Researchers at the London School of Economics argued in a February 2026 paper that the manufactured urgency around AI narrows the space for democratic deliberation itself, collapsing the future into a single inevitability and leaving no room for the slow, uncertain, distinctly human process of deciding together what we actually want.
There is something almost comic about the situation.
We have built machines that can process language, generate images, and write code at superhuman speed, and the people using them are reporting mental fog, difficulty concentrating, and a growing inability to think.
A senior engineering manager cited in the BCG study described juggling multiple AI tools to weigh technical decisions, generate drafts, and summarise information. The constant switching and verification created what he called “mental clutter.” His effort had shifted from solving the core problem to managing the tools.

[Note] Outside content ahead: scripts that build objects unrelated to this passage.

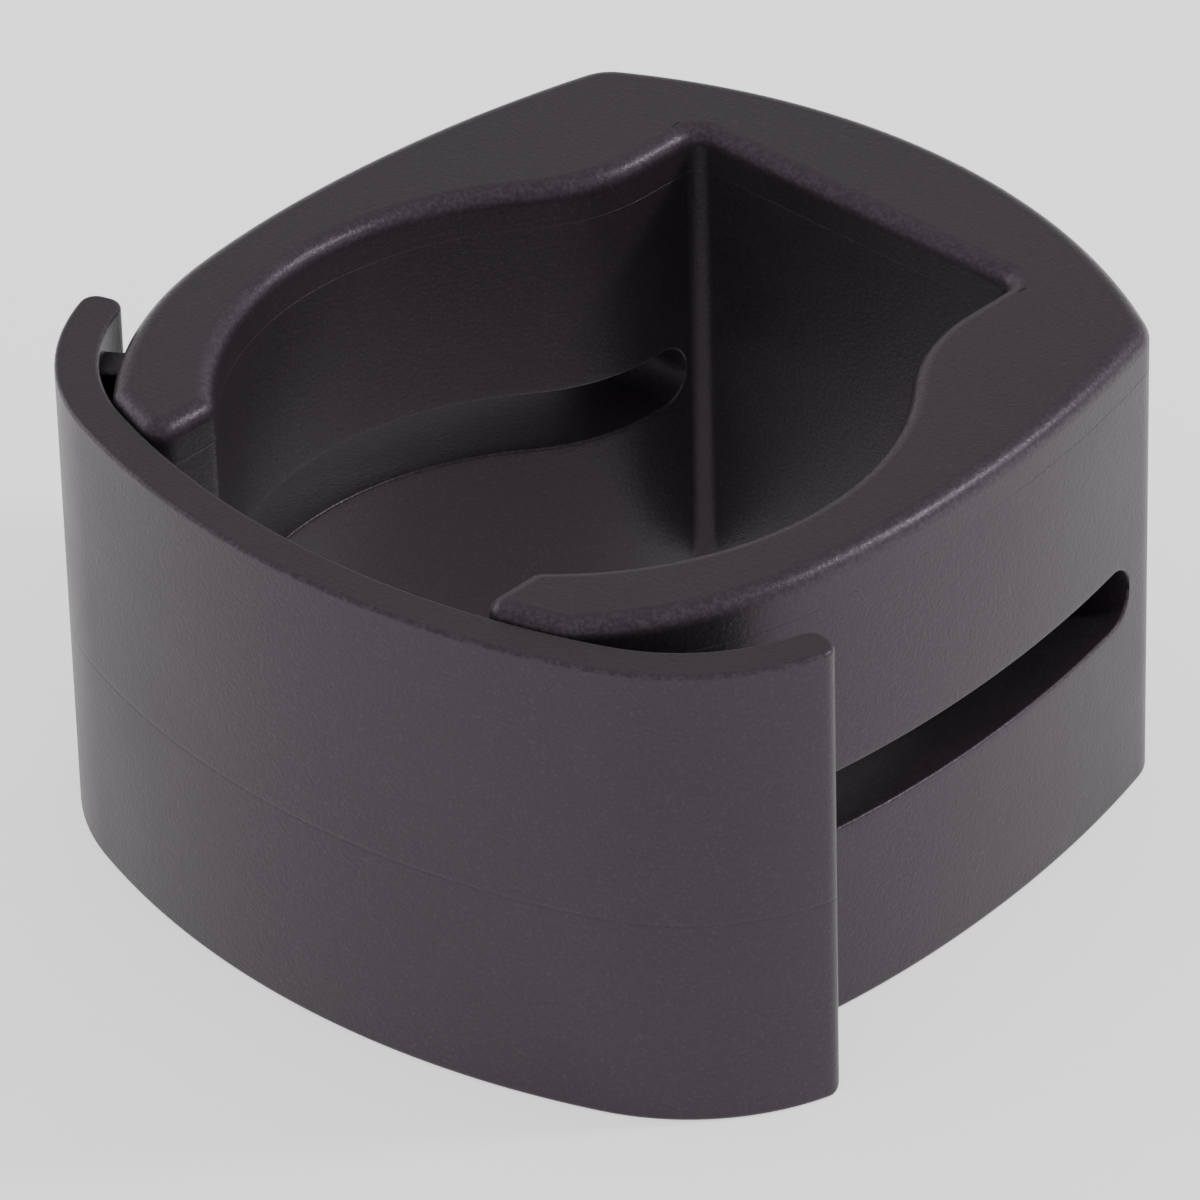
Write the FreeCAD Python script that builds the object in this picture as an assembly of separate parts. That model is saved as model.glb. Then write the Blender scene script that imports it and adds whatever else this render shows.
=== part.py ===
import FreeCAD, Part
import math
import os

# Tube collar with a keyhole socket and a slide-on front plate.
# Millimetres. The origin is on the tube's axis, level with the underside.
# +Z runs up the tube, -Y faces the front plate, and X = 0 is the collar's plane of symmetry.

# --- driving dimensions -------------------------------------------------------------
TUBE_D = 42.4             # outside diameter of the tube that the collar goes round
TUBE_GAP = 0.4            # room round the tube before the collar is tightened
HEIGHT = 33.6             # collar, underside to top
RIM_H = 3.0               # depth of the cap that closes the top of the collar
RIM_ROUND = 1.2           # rounded edges of the cap, inside and out
FOOT_ROUND = 0.4          # softened edges of the underside

PASSAGE_W = 27.4          # front throat and rear notch, one straight width
NOTCH_Y = 26.7            # flat back wall of the notch
NOTCH_ROUND = 1.2         # upright corners of the notch
NECK_ROUND = 12.8         # where the notch opens into the round socket
ARM_ROUND = 1.4           # upright corners of the two arm ends

HALF_W = 27.3             # widest half-width of the collar
WIDEST_Y = 4.2            # where that is
REAR_SIDE_R = 86.0        # bow of each side behind the widest place
FRONT_SIDE_R = 70.7       # bow of each side in front of it
SHOULDER_Y = -5.5         # where the side turns in more strongly
SHOULDER_R = 26.0         # bow of the shoulder down to the plate
BACK_R = 44.2             # bow of the back
BACK_APEX_Y = 35.3        # rearmost point
BACK_CORNER_R = 3.4       # upright back corners

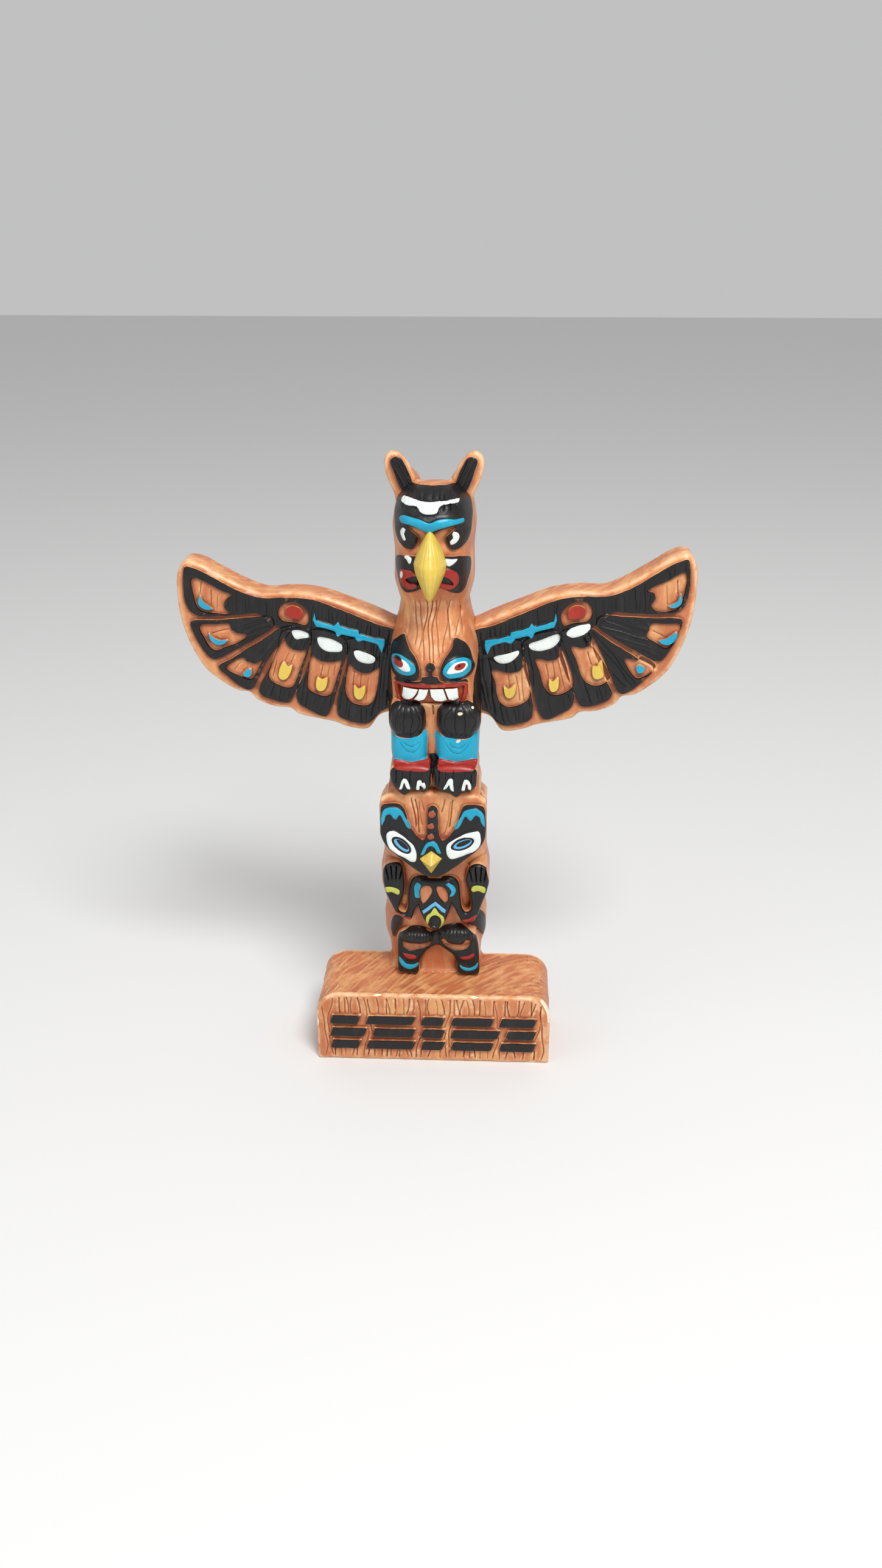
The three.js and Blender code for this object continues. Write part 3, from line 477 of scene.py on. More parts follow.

Not everyone is compliant. A third of consumers have looked at the AI being pushed into their phones and laptops and said, plainly, no. Workers whose organisations value work-life balance report 28 per cent lower AI fatigue, according to BCG’s research, which suggests the problem is less about the technology itself than about the culture of compulsive adoption wrapped around it.
The question is not whether AI is useful. In certain applications, it clearly is. The question is whether the frenzy surrounding it, the relentless pressure to adopt, integrate, and accelerate, is making us smarter or just making us more compliant.
Sixty-seven billion dollars in quarterly investment. Record mentions on earnings calls. Entire conferences dedicated to the word “intelligence.”
And in a January survey, the most common reason a human being gave for not wanting any of it was four words long: I do not need it. That sentence, quiet and unimpressed, may be the most intelligent thing anyone has said about AI in years. The question now is whether we still have the attention span to hear it.